### Stated goal
Every entry below must appear again, exactly as written.

-- start of Material for this exercise --

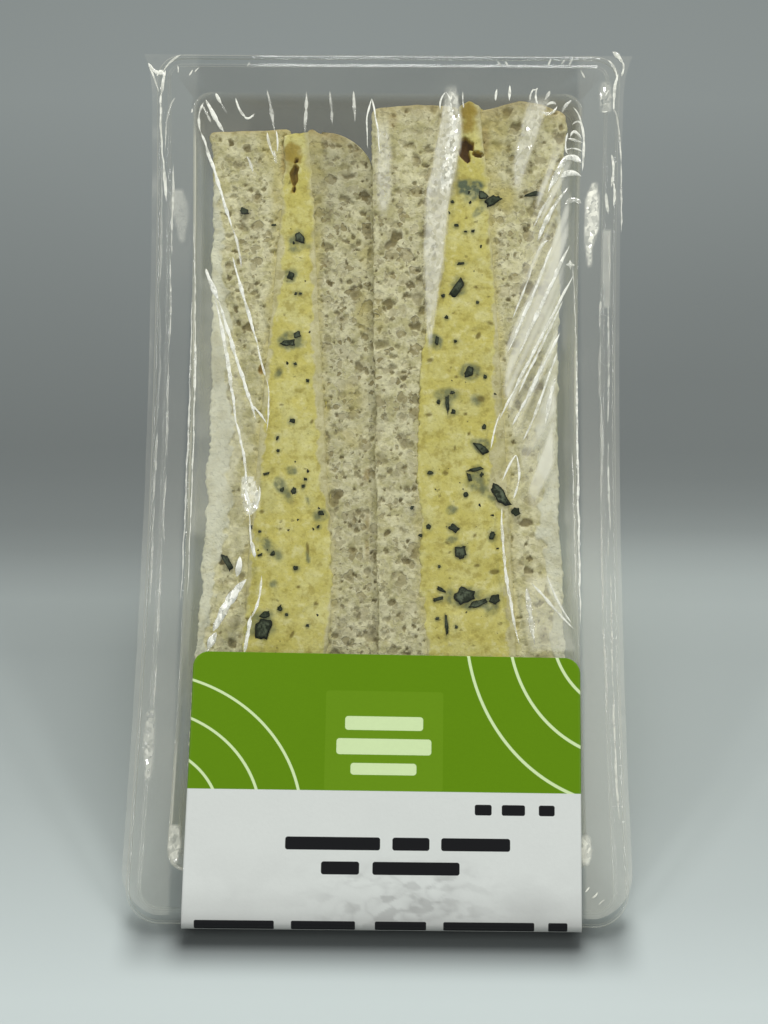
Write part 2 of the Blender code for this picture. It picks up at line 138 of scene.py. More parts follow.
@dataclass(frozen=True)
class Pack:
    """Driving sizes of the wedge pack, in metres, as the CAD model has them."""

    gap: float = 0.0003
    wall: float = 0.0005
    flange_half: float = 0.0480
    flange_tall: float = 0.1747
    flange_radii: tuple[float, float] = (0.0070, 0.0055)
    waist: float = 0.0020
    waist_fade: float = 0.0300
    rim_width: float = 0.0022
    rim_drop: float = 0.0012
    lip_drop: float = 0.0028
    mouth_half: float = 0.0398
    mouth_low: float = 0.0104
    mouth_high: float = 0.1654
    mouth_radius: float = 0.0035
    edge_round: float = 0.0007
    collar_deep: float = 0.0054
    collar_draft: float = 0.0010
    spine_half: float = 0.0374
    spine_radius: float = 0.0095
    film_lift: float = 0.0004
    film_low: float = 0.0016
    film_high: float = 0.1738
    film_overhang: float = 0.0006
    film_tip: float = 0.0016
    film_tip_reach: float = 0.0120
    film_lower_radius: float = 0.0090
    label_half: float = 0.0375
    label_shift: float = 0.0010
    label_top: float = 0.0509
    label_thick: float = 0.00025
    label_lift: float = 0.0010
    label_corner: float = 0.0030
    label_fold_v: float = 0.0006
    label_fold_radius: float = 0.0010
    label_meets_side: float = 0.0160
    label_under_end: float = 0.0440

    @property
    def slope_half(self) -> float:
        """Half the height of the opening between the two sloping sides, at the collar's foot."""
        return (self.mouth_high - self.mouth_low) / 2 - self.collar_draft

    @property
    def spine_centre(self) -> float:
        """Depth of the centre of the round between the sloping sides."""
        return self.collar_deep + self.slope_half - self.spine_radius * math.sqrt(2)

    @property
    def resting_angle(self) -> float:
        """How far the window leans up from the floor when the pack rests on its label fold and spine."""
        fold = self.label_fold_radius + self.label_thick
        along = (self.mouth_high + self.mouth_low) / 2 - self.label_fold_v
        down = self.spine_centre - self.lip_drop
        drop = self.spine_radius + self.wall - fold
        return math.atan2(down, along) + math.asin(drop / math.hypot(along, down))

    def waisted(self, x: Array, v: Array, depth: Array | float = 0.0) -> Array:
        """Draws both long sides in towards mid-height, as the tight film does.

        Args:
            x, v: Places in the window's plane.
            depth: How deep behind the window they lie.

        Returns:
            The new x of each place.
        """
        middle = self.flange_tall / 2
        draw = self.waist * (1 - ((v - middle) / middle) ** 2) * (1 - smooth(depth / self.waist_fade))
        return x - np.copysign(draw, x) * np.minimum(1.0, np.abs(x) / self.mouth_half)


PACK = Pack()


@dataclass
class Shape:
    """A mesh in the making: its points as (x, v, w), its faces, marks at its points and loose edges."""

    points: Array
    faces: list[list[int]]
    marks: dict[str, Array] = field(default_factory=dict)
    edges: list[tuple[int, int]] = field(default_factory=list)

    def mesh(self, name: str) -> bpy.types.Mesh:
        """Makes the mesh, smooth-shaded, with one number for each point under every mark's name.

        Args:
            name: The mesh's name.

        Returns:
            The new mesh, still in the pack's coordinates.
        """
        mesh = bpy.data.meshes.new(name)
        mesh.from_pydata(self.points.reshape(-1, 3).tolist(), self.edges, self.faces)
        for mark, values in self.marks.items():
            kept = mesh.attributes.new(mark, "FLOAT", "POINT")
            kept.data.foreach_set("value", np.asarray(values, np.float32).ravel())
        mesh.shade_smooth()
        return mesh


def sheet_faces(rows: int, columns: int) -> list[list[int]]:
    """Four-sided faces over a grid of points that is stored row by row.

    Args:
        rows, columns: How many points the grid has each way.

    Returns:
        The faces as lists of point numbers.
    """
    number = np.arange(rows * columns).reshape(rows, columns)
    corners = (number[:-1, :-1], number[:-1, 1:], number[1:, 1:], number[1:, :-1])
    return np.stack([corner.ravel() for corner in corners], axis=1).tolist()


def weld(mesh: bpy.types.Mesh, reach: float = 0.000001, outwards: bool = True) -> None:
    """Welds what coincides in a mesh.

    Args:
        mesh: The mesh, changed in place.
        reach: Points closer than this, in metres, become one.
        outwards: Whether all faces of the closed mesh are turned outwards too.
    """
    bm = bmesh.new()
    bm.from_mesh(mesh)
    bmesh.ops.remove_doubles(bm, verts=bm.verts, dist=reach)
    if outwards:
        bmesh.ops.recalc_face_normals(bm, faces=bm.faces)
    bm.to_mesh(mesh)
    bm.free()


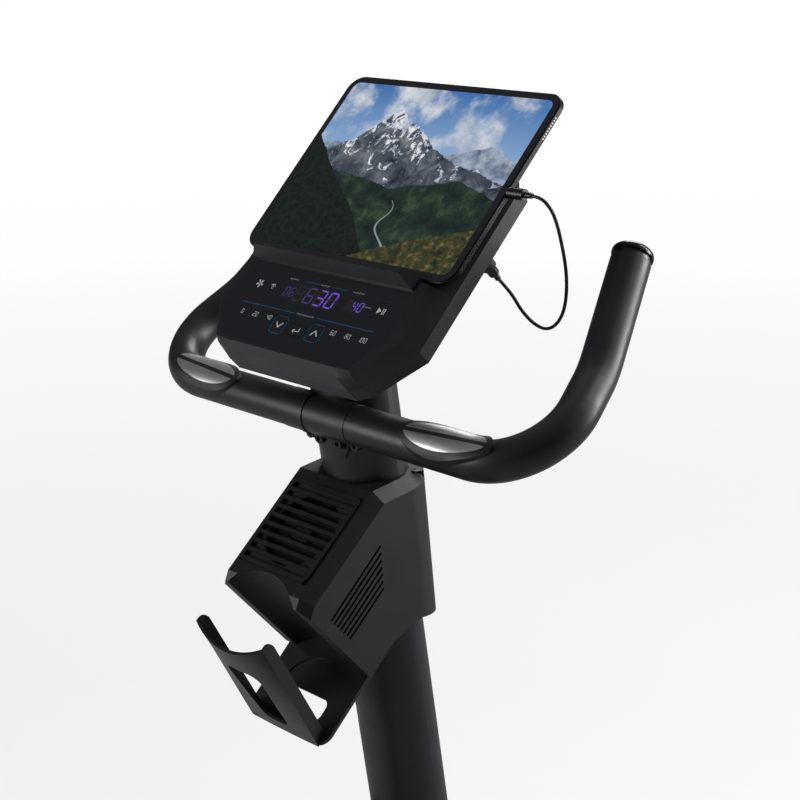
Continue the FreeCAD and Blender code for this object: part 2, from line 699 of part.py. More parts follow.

-- end of Material for this exercise --

### Written solution
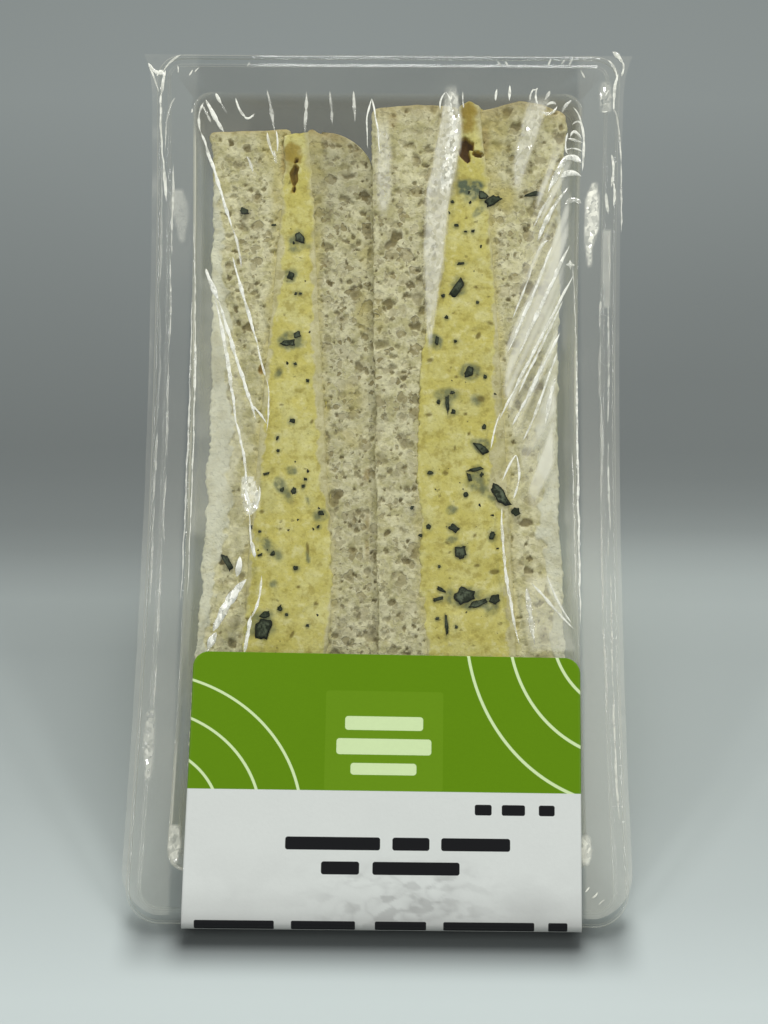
Write part 2 of the Blender code for this picture. It picks up at line 138 of scene.py. More parts follow.
@dataclass(frozen=True)
class Pack:
    """Driving sizes of the wedge pack, in metres, as the CAD model has them."""

    gap: float = 0.0003
    wall: float = 0.0005
    flange_half: float = 0.0480
    flange_tall: float = 0.1747
    flange_radii: tuple[float, float] = (0.0070, 0.0055)
    waist: float = 0.0020
    waist_fade: float = 0.0300
    rim_width: float = 0.0022
    rim_drop: float = 0.0012
    lip_drop: float = 0.0028
    mouth_half: float = 0.0398
    mouth_low: float = 0.0104
    mouth_high: float = 0.1654
    mouth_radius: float = 0.0035
    edge_round: float = 0.0007
    collar_deep: float = 0.0054
    collar_draft: float = 0.0010
    spine_half: float = 0.0374
    spine_radius: float = 0.0095
    film_lift: float = 0.0004
    film_low: float = 0.0016
    film_high: float = 0.1738
    film_overhang: float = 0.0006
    film_tip: float = 0.0016
    film_tip_reach: float = 0.0120
    film_lower_radius: float = 0.0090
    label_half: float = 0.0375
    label_shift: float = 0.0010
    label_top: float = 0.0509
    label_thick: float = 0.00025
    label_lift: float = 0.0010
    label_corner: float = 0.0030
    label_fold_v: float = 0.0006
    label_fold_radius: float = 0.0010
    label_meets_side: float = 0.0160
    label_under_end: float = 0.0440

    @property
    def slope_half(self) -> float:
        """Half the height of the opening between the two sloping sides, at the collar's foot."""
        return (self.mouth_high - self.mouth_low) / 2 - self.collar_draft

    @property
    def spine_centre(self) -> float:
        """Depth of the centre of the round between the sloping sides."""
        return self.collar_deep + self.slope_half - self.spine_radius * math.sqrt(2)

    @property
    def resting_angle(self) -> float:
        """How far the window leans up from the floor when the pack rests on its label fold and spine."""
        fold = self.label_fold_radius + self.label_thick
        along = (self.mouth_high + self.mouth_low) / 2 - self.label_fold_v
        down = self.spine_centre - self.lip_drop
        drop = self.spine_radius + self.wall - fold
        return math.atan2(down, along) + math.asin(drop / math.hypot(along, down))

    def waisted(self, x: Array, v: Array, depth: Array | float = 0.0) -> Array:
        """Draws both long sides in towards mid-height, as the tight film does.

        Args:
            x, v: Places in the window's plane.
            depth: How deep behind the window they lie.

        Returns:
            The new x of each place.
        """
        middle = self.flange_tall / 2
        draw = self.waist * (1 - ((v - middle) / middle) ** 2) * (1 - smooth(depth / self.waist_fade))
        return x - np.copysign(draw, x) * np.minimum(1.0, np.abs(x) / self.mouth_half)


PACK = Pack()


@dataclass
class Shape:
    """A mesh in the making: its points as (x, v, w), its faces, marks at its points and loose edges."""

    points: Array
    faces: list[list[int]]
    marks: dict[str, Array] = field(default_factory=dict)
    edges: list[tuple[int, int]] = field(default_factory=list)

    def mesh(self, name: str) -> bpy.types.Mesh:
        """Makes the mesh, smooth-shaded, with one number for each point under every mark's name.

        Args:
            name: The mesh's name.

        Returns:
            The new mesh, still in the pack's coordinates.
        """
        mesh = bpy.data.meshes.new(name)
        mesh.from_pydata(self.points.reshape(-1, 3).tolist(), self.edges, self.faces)
        for mark, values in self.marks.items():
            kept = mesh.attributes.new(mark, "FLOAT", "POINT")
            kept.data.foreach_set("value", np.asarray(values, np.float32).ravel())
        mesh.shade_smooth()
        return mesh


def sheet_faces(rows: int, columns: int) -> list[list[int]]:
    """Four-sided faces over a grid of points that is stored row by row.

    Args:
        rows, columns: How many points the grid has each way.

    Returns:
        The faces as lists of point numbers.
    """
    number = np.arange(rows * columns).reshape(rows, columns)
    corners = (number[:-1, :-1], number[:-1, 1:], number[1:, 1:], number[1:, :-1])
    return np.stack([corner.ravel() for corner in corners], axis=1).tolist()


def weld(mesh: bpy.types.Mesh, reach: float = 0.000001, outwards: bool = True) -> None:
    """Welds what coincides in a mesh.

    Args:
        mesh: The mesh, changed in place.
        reach: Points closer than this, in metres, become one.
        outwards: Whether all faces of the closed mesh are turned outwards too.
    """
    bm = bmesh.new()
    bm.from_mesh(mesh)
    bmesh.ops.remove_doubles(bm, verts=bm.verts, dist=reach)
    if outwards:
        bmesh.ops.recalc_face_normals(bm, faces=bm.faces)
    bm.to_mesh(mesh)
    bm.free()


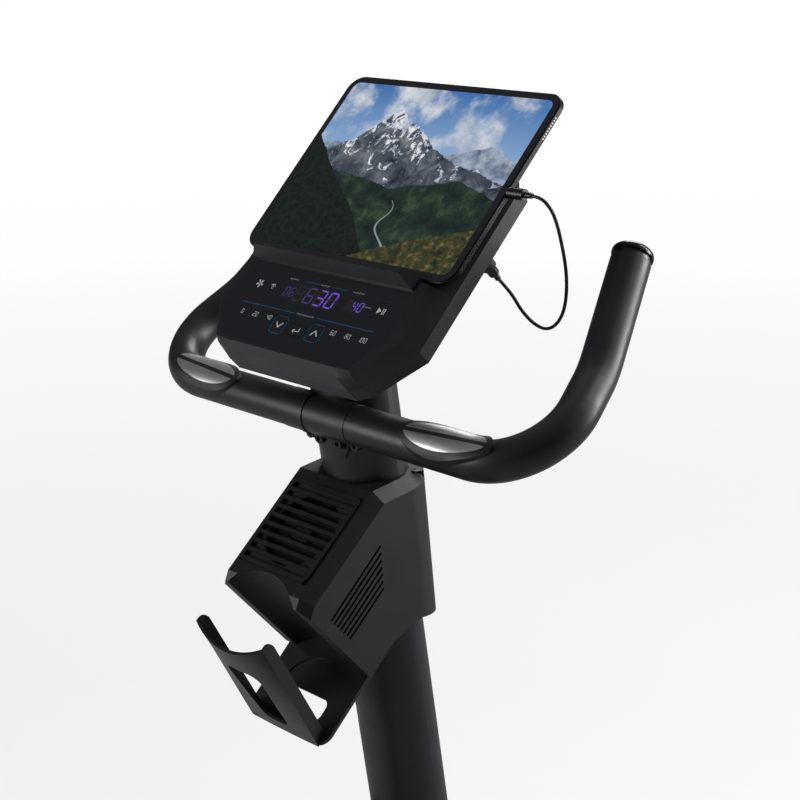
Continue the FreeCAD and Blender code for this object: part 2, from line 699 of part.py. More parts follow.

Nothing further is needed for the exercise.